You can understand where he is coming from. There is no disgrace in losing, or in being outplayed. That has happened to better teams than India, including Steve Waugh's legendary Australians against Sourav Ganguly's men in 2001.

What really rankles with those who expected so much from this series is India's failure to turn up in all but name.

Take out the magnificent defiance of Rahul Dravid with the bat and Praveen Kumar's lionhearted effort with the ball, and there is not a crumb of comfort in sight.

And it is not just the English who have been critical about India's meek abdication of the No 1 Test ranking.

In a scathing article for Tehelka, the Indian weekly news magazine, Suresh Menon, one of India's senior cricket writers, takes aim at the frankly pathetic excuses trotted out by Krishnamachari Srikkanth, India's chairman of selectors, who reckoned that "nobody is to be blamed".

"As brand ambassador of the Chennai Super Kings, which is owned by the BCCI secretary N Srinivasan and is led by the Indian captain, Srikkanth is entitled to his opinion," wrote Menon.

"Of course, no one is to be blamed. Just as no one is to be blamed for the Great Train Robbery or the galloping price of petrol or the assassination of Abraham Lincoln."

There were also a few ruffled feathers after the Edgbaston Test in Birmingham when Michael Atherton asked MS Dhoni whether India had cherished the No 1 ranking enough.

Given India's inadequate preparation for a series of this magnitude, it was a fair query. But it was directed at the wrong person. You do not blame the mannequin for poorly designed clothes.

If anyone has not cherished Test cricket, it is the succession of administrators who have presided over a period of unimagined financial prosperity.

There is a perception that India is obsessed with one-day cricket to the exclusion of all else. The numbers do not really bear that out.

In the past decade, Australia (114 games) have played more 50-over games on home soil than India (105). England, who have hosted 96 one-dayers, are not far behind.

Where the BCCI has really let down the sport is by treating the Test game as an afterthought.

In the same period, England have hosted 70 Tests, and Australia 60. The figure for India is a paltry 47. Even Sri Lanka (49) have played more.

Of course, administrators such as Srinivasan, Shashank Manohar and Sharad Pawar have merely carried on an appalling tradition.

In the 1990s, India hosted just 30 matches. The previous decade saw only 42, although that was partly down to the reluctance of several teams to tour, citing everything from the heat and dust to Delhi belly.

India climbed to the top of the rankings primarily because the team contained some of the best players ever to wear the national cap.

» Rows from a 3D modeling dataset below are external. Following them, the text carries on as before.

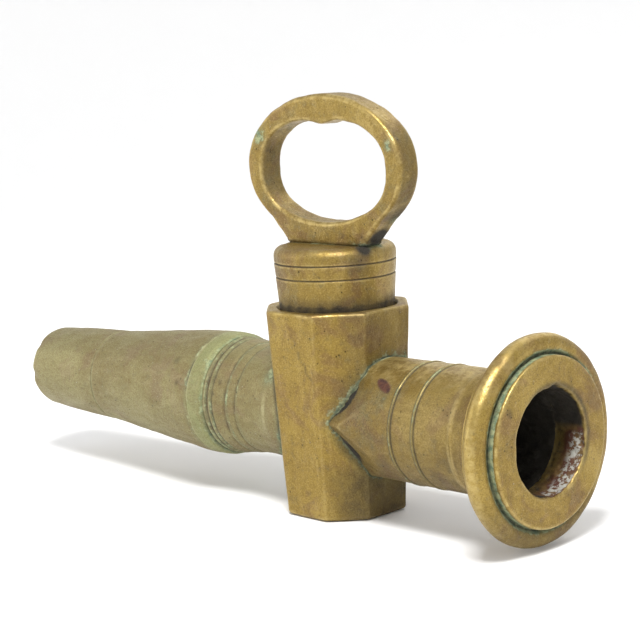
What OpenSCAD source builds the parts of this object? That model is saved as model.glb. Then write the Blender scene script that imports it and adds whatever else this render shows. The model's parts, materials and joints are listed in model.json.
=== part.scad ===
// Brass stopcock branch nozzle: flanged hose inlet, taper plug cock with a ring key,
// and a tapered branch that ends in a jet tip.
// Frame: the origin is the centre of the inlet mouth's face. +X points out of the mouth along the
// waterway, +Z points up the plug's axis. All sizes are in millimetres.

/* [Cock barrel] */
// Inlet mouth's face to the plug's axis
inlet_reach = 74; // [72:1:90]
// Octagon across flats at the barrel's top
flats_top = 38; // [37:0.2:40]
// Octagon across flats at the barrel's foot
flats_foot = 31.4; // [31:0.2:34]
// How far the diagonal flats stand out beyond a regular octagon
diagonal_out = 0.6; // [0:0.1:0.8]
// Barrel's height above the waterway's axis
barrel_rise = 30; // [28:1:32]
// Barrel's depth below the waterway's axis
barrel_drop = 28; // [27.5:0.5:32]
// Bevel around the barrel's top edge
rim_bevel = 0.8; // [0.4:0.1:1.2]

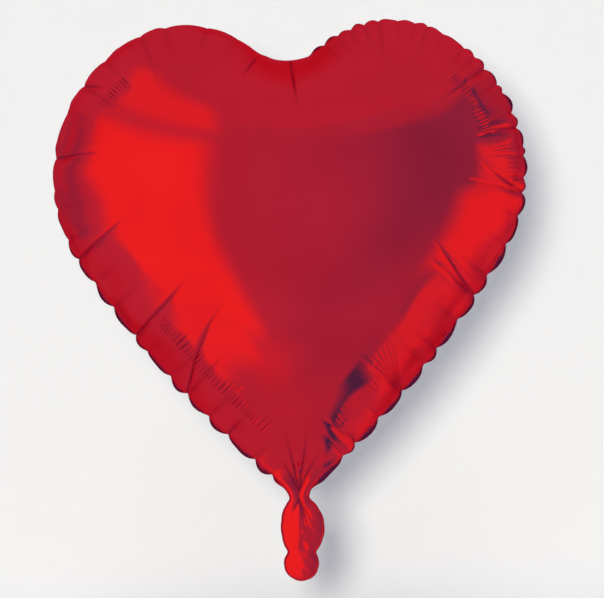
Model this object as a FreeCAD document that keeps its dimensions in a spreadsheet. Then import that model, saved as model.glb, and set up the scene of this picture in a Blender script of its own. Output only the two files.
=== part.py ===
import FreeCAD, Part
import math
import os

import Sketcher
from FreeCAD import Vector

# A heart-shaped foil balloon, inflated. Two films of metallised plastic are welded together round a flat
# flange, and gas bulges each one into a dome. Both films go on below the neck as a limp filling tail.
# +Z is up and the front faces -Y. The origin is the middle of the neck, where the balloon is held.

doc = FreeCAD.newDocument("FoilBalloon")

DIMENSIONS = {
    # heart outline, at the outer edge of the flange
    "heart_width": 392.0,
    "heart_height": 392.0,
    "notch_height": 360.0,
    "lobe_offset": 85.5,
    "lobe_radius": 88.5,
    "side_radius": 132.5,
    "flank_radius": 900.0,
    "tip_radius": 9.0,
    "flange_width": 5.0,
    "film_gauge": 0.6,
    # dome
    "dome_depth": 90.0,
    "crest_height": 245.0,
    "crest_scale": 0.2,
    # neck, which is gathered to a flat pinch at the hinge line
    "neck_width": 16.0,
    "neck_overlap": 12.0,
    "hinge_gap": 2.5,
    "pinch_half_width": 6.0,
    "pinch_depth": 1.8,
    "throat_half_width": 7.0,
    "throat_depth": 10.0,
    "throat_length": 18.0,
    # filling tail
    "tail_half_width": 18.0,
    "tail_half_length": 26.0,
    "tail_centre_drop": 28.5,
    "tail_depth": 6.0,
    "tail_crest_scale": 0.45,
    "mouth_radius": 14.0,
    "mouth_drop": 57.5,
    "mouth_depth": 5.0,
    "mouth_flange": 4.0,
    "tail_throat_half_width": 7.0,
    "tail_throat_depth": 4.0,
    "tail_throat_length": 14.0,
    "inlet_radius": 3.5,
    # valve, two plies of thin plastic film through the neck
    "ply_gauge": 0.3,
    "ply_gap": 0.3,
    "ply_neck_half_width": 3.2,
    "ply_inner_half_width": 11.0,
    "ply_inner_length": 75.0,
    "ply_inner_shoulder": 32.0,
    "ply_outer_half_width": 9.0,
    "ply_outer_length": 42.0,
    "ply_outer_shoulder": 22.0,
    "ply_neck_length": 12.0,
}

sheet = doc.addObject("Spreadsheet::Sheet", "Dims")
for row, (alias, size) in enumerate(DIMENSIONS.items(), start=1):
    sheet.set(f"A{row}", alias)
    sheet.set(f"B{row}", str(size))
    sheet.setAlias(f"B{row}", alias)
doc.recompute()

# Which side of the seam plane a film lies on. A sketch on the XZ plane faces -Y, so +1 is the front.
FRONT, BACK = 1, -1
HEART_LEVELS = (0, 22.5, 45, 67.5, 90)  # degrees from the seam to the crest of a dome
TAIL_LEVELS = (0, 30, 60, 90)
ORIGIN, V_AXIS = -1, -2
START, END, CENTRE = 1, 2, 3


def value(sketch, expression):
    return float(sketch.evalExpression(expression))


def new_sketch(body, name, role, offset="0"):
    """A sketch on one of the body's own origin planes, moved along its normal."""
    sketch = body.newObject("Sketcher::SketchObject", name)
    support = next(f for f in body.Origin.OriginFeatures if f.Role == role)
    sketch.AttachmentSupport = [(support, "")]
    sketch.MapMode = "FlatFace"
    sketch.setExpression("AttachmentOffset.Base.z", offset)
    return sketch


def dimension(sketch, kind, *where, size):
    """One dimension of a sketch, bound to an expression on the sheet."""
    index = sketch.addConstraint(Sketcher.Constraint(kind, *where, value(sketch, size)))
    sketch.setExpression(f"Constraints[{index}]", size)


def place(sketch, item, point, across, up):
    """Fix a point of a sketch by its distances from the origin, each on the side its sign says."""
    for kind, size in (("DistanceX", across), ("DistanceY", up)):
        if size is None:
            continue
        if value(sketch, size) < 0:
            dimension(sketch, kind, item, point, ORIGIN, START, size=f"-({size})")
        else:
            dimension(sketch, kind, ORIGIN, START, item, point, size=size)


def arc(centre, radius, start, end):
    """A counter-clockwise arc between the directions of two points."""
    angles = [math.atan2(p.y - centre.y, p.x - centre.x) for p in (start, end)]
    return Part.ArcOfCircle(Part.Circle(centre, Vector(0, 0, 1), radius), *angles)


def mirrored(point):
    return Vector(-point.x, point.y, 0)


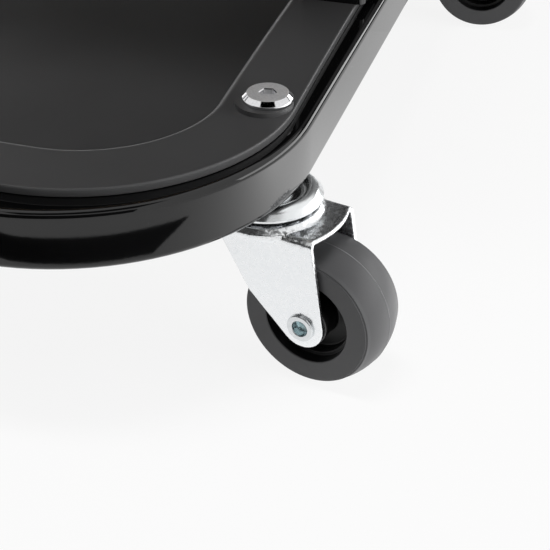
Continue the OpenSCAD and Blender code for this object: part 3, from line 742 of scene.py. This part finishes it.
def wheel_parts():
    """The wheel: crowned tread with its parting line, recessed web, step and hub, and a mould mark."""
    face_r = WHEEL_R - TREAD_DROP
    step_r, web_q = RECESS_R - RECESS_STEP, WEB_T / 2
    step_q = WHEEL_HALF_W - RECESS_STEP_DEPTH
    groove_q = WHEEL_HALF_W - GROOVE
    tread = []
    for i in range(1, TREAD_STEPS):
        q = (WHEEL_HALF_W - TREAD_EDGE) * (1 - i / TREAD_STEPS)
        tread.append((WHEEL_R - LINE_H - TREAD_DROP * (q / WHEEL_HALF_W) ** 2, q, 0))
    half = [(WHEEL_BORE_R, HUB_Q, WHEEL_BORE_ROUND), (HUB_R, HUB_Q, HUB_ROUND),
            (HUB_R - HUB_DRAFT, web_q, WEB_ROUND), (step_r, web_q, WEB_ROUND),
            (step_r, step_q, RECESS_STEP_ROUND), (RECESS_R - RECESS_DRAFT, step_q, RECESS_STEP_ROUND),
            (RECESS_R, WHEEL_HALF_W, RECESS_MOUTH_ROUND), (face_r - GROOVE, WHEEL_HALF_W, GROOVE_MOUTH_ROUND),
            (face_r - GROOVE_SLOPE, groove_q, GROOVE_FLOOR_ROUND),
            (face_r + GROOVE_SLOPE, groove_q, TREAD_ROUND), *tread,
            (WHEEL_R - LINE_H, LINE_W, 0), (WHEEL_R, LINE_W / 3, 0)]
    body = lathe(filleted(half + [(r, -q, f) for r, q, f in reversed(half)]))
    mark = [(MARK_IN_R, 0, 0), (MARK_OUT_R, 0, 0), (MARK_OUT_R - MARK_SLOPE, MARK_H, 0),
            (MARK_IN_R + MARK_SLOPE, MARK_H, 0)]
    place = (Matrix.Rotation(MARK_TURN, 4, "Z")
             @ Matrix.Translation(((RECESS_R + face_r) / 2, 0, WHEEL_HALF_W - MARK_SINK)))
    return [body, moved(lathe(filleted(mark), steps=MARK_STEPS), place)]


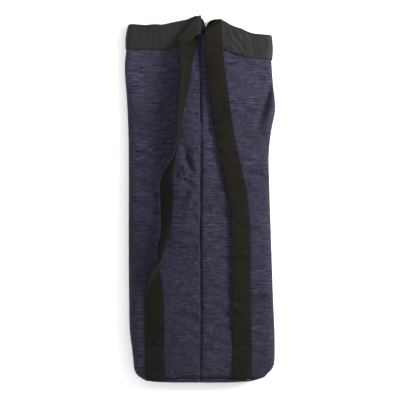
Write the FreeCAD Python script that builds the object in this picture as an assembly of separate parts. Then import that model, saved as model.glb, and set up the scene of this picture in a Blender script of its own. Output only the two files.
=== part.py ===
import FreeCAD, Part
import math
import os

# Drawstring carry case for a small telescope tube: a padded cloth tube with a base panel, a dark
# drawstring casing round the mouth, and one webbing that runs round inside the casing and comes
# out at the front as two shoulder straps, whose lower ends are sewn to the front near the base.
#
# Millimetres. The empty case lies on its back: X across, Y from the base to the mouth, Z up out of
# the front panel. The origin is the middle of the flat back panel, on the surface it lies on.

V = FreeCAD.Vector
os.makedirs("parts", exist_ok=True)

# ---- driving dimensions ----
WIDTH = 294.0                 # flat width of the empty tube
BASE_END_Y = -370.0
MOUTH_END_Y = 365.0
BASE_HEIGHT = 50.0            # how high the empty case stands at its base end
MOUTH_HEIGHT = 24.0           # and at its mouth
CORNER_RADIUS = 55.0          # base corners, seen from the front
FLATTENED = 1.0               # how much of the tube's round underside the floor presses flat
CLOTH = 1.2                   # outer cloth
FOAM = 3.0                    # padding in the tube wall
LINING = 0.6                  # lining cloth
BASE_FOAM = 6.0               # padding in the base panel
BASE_SEAM_Y = BASE_END_Y + 14.0   # the seam that joins the tube to the base panel
SEAM_LIP = (-8.0, 0.0)        # folded edge of the front seam, in x
SEAM_LIP_HEIGHT = 0.8

CASING_HEIGHT = 52.0          # drawstring casing, finished
CHANNEL_GAP = 4.0             # room for the webbing between the casing's two plies
CASING_HEM = 4.0              # sewn-flat margin under the channel
SLOT = (-4.0, 46.0)           # the front slot that lets the webbing out of the channel, in x

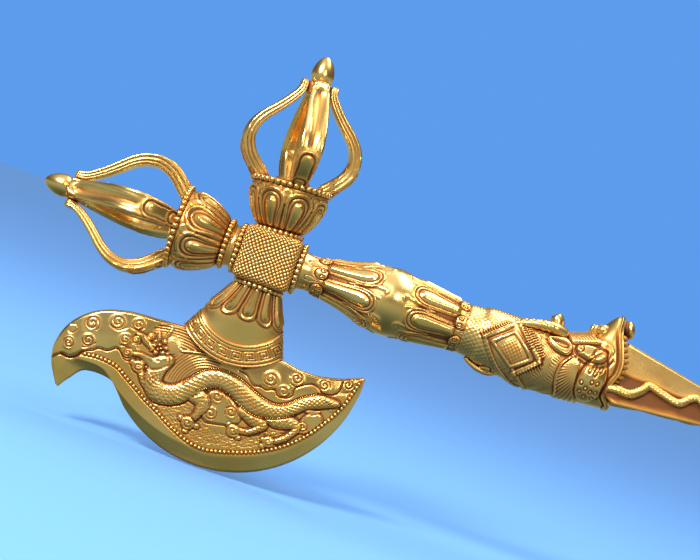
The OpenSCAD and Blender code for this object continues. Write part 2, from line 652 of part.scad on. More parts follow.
module dagger_blade() color(gilt) {
    skin([
        dagger_ring(seat_x + fit, dagger_r * root_share),
        for (d = [0.5, 2.5, 5, 8]) dagger_ring(mouth_x + d, dagger_reach(mouth_x + d)),
        for (t = [0.15 : 0.1 : 1.0001]) dagger_ring(mouth_x + dagger_l * t, dagger_reach(mouth_x + dagger_l * t)),
        dagger_ring(mouth_x + dagger_l, 0.35)
    ]);
    for (turn = [60, 180, 300])
        let (way = smooth(serpent_way, 2), n = len(way) - 1)
            bar([for (p = way) serpent_at(p, turn)], [for (i = [0 : n]) serpent_r * (1 - 0.62 * i / n)],
                [0, sin(turn), cos(turn)], 6);
}

hub_block();
side_inner_beads();
side_collar();
side_outer_beads();
side_bell();
side_rim_beads();
side_prong(3);  // side_prong_front
side_prong(0);  // side_prong_upper
side_prong(1);  // side_prong_rear
side_prong(2);  // side_prong_lower
side_core();
side_bud();
top_beads();
top_bell();
top_rim_beads();
top_prong(3);  // top_prong_front
top_prong(0);  // top_prong_right
top_prong(1);  // top_prong_rear
top_prong(2);  // top_prong_left
top_core();
top_bud();
axe_beads();
axe_socket();
axe_blade();
grip_beads();
grip();
tie_rod();
beast_head();
dagger_blade();
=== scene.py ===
import json
import logging
import math
from dataclasses import dataclass
from enum import Enum
from typing import Callable, Sequence

import bmesh
import bpy
import numpy as np
from mathutils import Matrix, Vector


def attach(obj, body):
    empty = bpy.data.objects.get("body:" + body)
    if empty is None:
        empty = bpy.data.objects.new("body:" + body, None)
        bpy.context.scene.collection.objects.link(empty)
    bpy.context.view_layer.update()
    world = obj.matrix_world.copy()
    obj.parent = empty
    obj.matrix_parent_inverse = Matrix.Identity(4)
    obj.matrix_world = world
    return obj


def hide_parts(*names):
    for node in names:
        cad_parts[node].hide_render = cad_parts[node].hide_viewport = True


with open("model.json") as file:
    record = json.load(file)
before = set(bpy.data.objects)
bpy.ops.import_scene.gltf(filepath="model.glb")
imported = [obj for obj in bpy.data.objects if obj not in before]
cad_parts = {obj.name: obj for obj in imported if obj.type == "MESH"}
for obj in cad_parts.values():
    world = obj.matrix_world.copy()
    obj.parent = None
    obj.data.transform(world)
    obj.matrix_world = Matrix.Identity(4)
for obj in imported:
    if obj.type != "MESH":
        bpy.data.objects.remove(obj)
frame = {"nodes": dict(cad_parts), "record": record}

log = logging.getLogger("ritual_axe")
Path = Sequence[Sequence[float]]
Stops = Sequence[tuple[float, tuple[float, float, float]]]
MM = 0.001
TURN = 2 * math.pi
WELD = 1e-7

# Blurs that find the hollows, where grime settles and painted shade falls
NEAR_PASSES = 10
WIDE_PASSES = 60

# Sizes in millimetres that several pieces share
HUB_HALF = (14.5, 14.0, 13.5)
RING_W = 2.9
SIDE_FOOT = 23.7
TOP_LEAN = 4
TOP_SEAT = HUB_HALF[2] - HUB_HALF[2] * math.sin(math.radians(TOP_LEAN))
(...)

The achievement was not the result of an especially robust domestic structure or any long-term plan on the part of the cricket board.

Forget that India does not have a defined home season, or that Twenty20 competitions have eaten into what used to be the off season.

Consider the fact the world's richest board has not even bothered to have a major Test series as the centrepiece of its home season.

Lord's traditionally hosts the first Test of a big summer series, while the Melbourne Cricket Ground is synonymous with the Boxing Day game.

The shame of it is that India did once have such a game.

Until 1988, when a bespectacled and hair band-wearing Narendra Hirwani ambushed the mighty West Indies on his debut, Chennai hosted nine games that started around Pongal, the harvest festival in mid-January.

In more than two decades since, there has been nothing. One Test in 2005 against Sri Lanka was almost completely washed out, farcically scheduled in the middle of the rainy season.

It is not just about creating tradition though. Watching a Test match at most English, Australian or South African grounds is a pleasure, an ideal opportunity for a relaxed family day out.

At venues such as The Gabba in Brisbane and Trent Bridge in Nottingham, your ticket gives you a free bus ride to the ground. At venues such as Nagpur, where the stadium is miles from the city, even a rickshaw ride can cost you upwards of 200 rupees (Dh16).

The Dalai Lama once said: "Remember that not getting what you want is sometimes a wonderful stroke of luck."

Indian cricket can either learn from this debacle and strengthen Test cricket's roots back home, or it can go the way of summer's swallows.